One Sunday morning, after the chaplain delivers his sermon, Alex asks him about a program he’s been hearing about, which allows prisoners to shorten their sentences. The chaplain has heard of this experimental program, called Ludovico’s Technique, but seems to disapprove of it. Anxious to rejoin the free world, Alex presses to be recommended for the treatment, but the chaplain wants to talk about it later. Alex finishes his work without a further word about Ludovico’s Technique. After lunch, a new prisoner gets added to his already-overcrowded cell.

Analysis

In its opening sentence, Part Two stresses the importance of structural motifs in the novel. As in Part One, this chapter opens with the simple question, “What’s it going to be then, eh?” This time, however, it isn’t Alex asking the question, but a State-affiliated priest. This shift signals to us that Alex is no longer in a position of power. He has no authority to ask questions or demand answers, as he might have done in the past. At this point, Alex’s voice has been replaced by the State’s.

The question is also deeply ironic, since it appears to offer Alex a measure of choice. As posed, the question implies that Alex can have a say in “what it’s going to be.” While in prison, however, Alex will actually have very little control over anything that happens to him. Incarceration represents an annulment of free will, as convicted criminals are deemed unworthy and undeserving of the rights of self-determination. In this society, however, prison doesn’t represent a punitive alternative to a free existence; rather, it represents an extension of the social dynamics outside the prison walls. A communist state, such as the one portrayed in this novel, seeks to condition its citizens in myriad ways to abdicate their individual will, and replace self-determination with the collective will.

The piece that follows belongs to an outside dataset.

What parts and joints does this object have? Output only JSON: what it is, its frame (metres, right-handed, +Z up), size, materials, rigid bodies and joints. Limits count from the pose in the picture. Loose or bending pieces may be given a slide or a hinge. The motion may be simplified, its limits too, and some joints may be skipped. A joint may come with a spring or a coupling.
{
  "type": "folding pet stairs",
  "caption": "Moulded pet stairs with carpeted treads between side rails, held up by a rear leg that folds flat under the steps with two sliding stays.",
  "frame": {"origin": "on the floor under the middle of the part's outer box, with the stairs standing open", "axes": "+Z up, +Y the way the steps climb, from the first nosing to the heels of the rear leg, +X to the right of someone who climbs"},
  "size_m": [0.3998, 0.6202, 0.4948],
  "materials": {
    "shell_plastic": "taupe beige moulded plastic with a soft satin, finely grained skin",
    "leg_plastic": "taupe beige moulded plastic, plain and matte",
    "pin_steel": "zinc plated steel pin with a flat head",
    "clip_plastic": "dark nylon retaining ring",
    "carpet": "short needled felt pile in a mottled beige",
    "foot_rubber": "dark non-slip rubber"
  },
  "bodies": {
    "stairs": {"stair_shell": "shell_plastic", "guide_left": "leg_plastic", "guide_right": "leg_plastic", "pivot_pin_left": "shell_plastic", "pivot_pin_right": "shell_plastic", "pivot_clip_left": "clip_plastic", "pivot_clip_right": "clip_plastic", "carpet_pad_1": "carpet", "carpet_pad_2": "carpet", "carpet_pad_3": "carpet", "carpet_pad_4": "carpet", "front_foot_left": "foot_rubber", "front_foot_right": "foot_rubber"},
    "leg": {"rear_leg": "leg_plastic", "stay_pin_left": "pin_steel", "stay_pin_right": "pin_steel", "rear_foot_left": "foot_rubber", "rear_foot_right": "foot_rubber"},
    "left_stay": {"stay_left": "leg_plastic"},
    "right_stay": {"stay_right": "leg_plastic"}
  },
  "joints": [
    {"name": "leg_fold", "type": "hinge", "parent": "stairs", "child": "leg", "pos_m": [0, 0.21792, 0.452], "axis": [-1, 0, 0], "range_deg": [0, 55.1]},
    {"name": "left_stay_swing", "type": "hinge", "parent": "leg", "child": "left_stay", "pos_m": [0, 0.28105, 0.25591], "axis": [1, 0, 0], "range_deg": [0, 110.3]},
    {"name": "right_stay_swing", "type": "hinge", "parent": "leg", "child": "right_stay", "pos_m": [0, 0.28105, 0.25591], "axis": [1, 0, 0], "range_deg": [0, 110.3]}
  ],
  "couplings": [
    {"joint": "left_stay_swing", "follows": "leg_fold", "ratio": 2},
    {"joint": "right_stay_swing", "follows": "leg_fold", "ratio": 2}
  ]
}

Ludovico’s Technique—an experimental treatment that Alex will be subjected to in Part Two—forcefully attempts to do just that, by ridding criminals of their antisocial impulses and instituting State-approved behavior instead.

The replacement of Alex’s name with a number, 6655321, reinforces the effacement of Alex’s identity at the hands of the State. As nothing more than a string of numbers, Alex and his fellow prisoners remain indistinguishable in the State’s eyes. The government’s use of numbers to identify the objects it controls—besides Alex’s new identity as a seven-digit code, we have already seen Staja 84F and Municipal Flatblock 18A—suggests the massive scale on which the government operates, and the thorough depersonalization it imposes.

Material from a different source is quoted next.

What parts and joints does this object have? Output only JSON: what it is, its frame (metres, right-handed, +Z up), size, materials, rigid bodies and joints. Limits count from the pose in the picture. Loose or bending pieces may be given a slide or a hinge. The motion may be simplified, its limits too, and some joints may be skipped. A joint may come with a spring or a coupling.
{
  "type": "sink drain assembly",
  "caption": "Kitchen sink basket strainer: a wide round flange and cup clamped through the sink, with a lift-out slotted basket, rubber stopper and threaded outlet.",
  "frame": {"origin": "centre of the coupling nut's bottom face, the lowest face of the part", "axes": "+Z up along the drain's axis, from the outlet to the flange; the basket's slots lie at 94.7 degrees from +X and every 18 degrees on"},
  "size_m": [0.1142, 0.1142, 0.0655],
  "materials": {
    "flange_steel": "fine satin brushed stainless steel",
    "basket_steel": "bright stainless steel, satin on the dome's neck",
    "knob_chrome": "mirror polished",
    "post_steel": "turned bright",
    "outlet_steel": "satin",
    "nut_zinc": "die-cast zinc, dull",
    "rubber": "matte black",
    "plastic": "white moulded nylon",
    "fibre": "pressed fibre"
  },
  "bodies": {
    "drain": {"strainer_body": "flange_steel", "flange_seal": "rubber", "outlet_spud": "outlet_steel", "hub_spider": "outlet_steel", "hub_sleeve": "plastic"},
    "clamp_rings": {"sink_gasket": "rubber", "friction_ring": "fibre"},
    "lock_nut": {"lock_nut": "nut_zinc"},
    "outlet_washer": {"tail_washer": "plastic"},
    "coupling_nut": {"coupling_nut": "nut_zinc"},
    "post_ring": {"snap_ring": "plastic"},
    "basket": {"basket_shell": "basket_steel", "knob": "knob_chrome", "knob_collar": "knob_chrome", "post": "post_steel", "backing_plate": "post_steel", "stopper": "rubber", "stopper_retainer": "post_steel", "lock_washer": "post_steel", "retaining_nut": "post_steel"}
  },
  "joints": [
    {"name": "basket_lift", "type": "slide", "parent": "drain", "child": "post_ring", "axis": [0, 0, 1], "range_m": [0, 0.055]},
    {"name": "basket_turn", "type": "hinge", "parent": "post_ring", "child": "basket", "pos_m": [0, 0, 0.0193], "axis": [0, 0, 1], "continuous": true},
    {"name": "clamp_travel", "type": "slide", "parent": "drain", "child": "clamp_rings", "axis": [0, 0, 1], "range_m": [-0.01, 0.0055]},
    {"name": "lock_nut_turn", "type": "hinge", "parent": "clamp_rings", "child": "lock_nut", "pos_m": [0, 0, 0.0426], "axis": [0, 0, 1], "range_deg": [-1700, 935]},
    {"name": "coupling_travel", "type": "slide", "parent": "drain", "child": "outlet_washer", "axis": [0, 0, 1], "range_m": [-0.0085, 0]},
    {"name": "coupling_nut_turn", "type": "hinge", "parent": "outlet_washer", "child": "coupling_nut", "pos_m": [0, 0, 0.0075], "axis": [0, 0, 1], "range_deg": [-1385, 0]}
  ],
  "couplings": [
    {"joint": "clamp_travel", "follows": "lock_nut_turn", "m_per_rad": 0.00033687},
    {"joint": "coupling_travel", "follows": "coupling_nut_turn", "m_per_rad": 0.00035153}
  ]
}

Alex’s association with Jesus Christ is another motif that returns from Part One. In Part One, Alex styles himself a Christ-like martyr, betrayed by his disciple droogs. In this chapter, Alex emphasizes his own suffering, warning us that this will be “the real weepy and like tragic part of the story.” He calls himself “brother Alex,” and stresses that he is a humble man. This protestation of meekness and deference suggests Christ’s own modesty and humility, but we should also keep in mind that Alex is far from a neutral narrator, and that he may be trying to curry our favor or win our sympathy.

Part Two also has a somewhat surprising moment that finds Alex identifying not with Christ but with Christ’s captors. While reading the chaplain’s Bible, Alex enjoys imagining himself as a Roman soldier charged with torturing Christ. In doing so, Alex unwittingly aligns himself with the State ideology. This isn’t the first time Alex has unknowingly supported the government’s machinations. In his thuggish days, the free Alex played a role in suppressing insurgency by making the streets unsafe at night, preventing law-abiding citizens from assembling and thus hindering any rebellious tendencies that the population might harbor. The State has demonstrated its ability to appropriate chance acts of violence for its own repressive purposes.

The nature of Alex’s interest in the Bible suggests that he’s still not mature enough to understand his self-destructive behavior. Viewed as a whole, the Bible’s progression from the Old Testament to the New provides a template for the evolution of human morality. In the Old Testament, God rewards his subjects for unquestioningly following divine law, but the more complicated New Testament requires its hero, Jesus, to develop individual moral principles. Alex’s fondness for the more lurid stories of the Old Testament indicates that he still revels in vice and criminal behavior. But this fondness also signifies that Alex’s own sense of morality still remains entrenched in a rigid concept of law and lawbreaking. As he grows older, Alex will begin to abandon this binary outlook in favor of a more nuanced understanding of morality.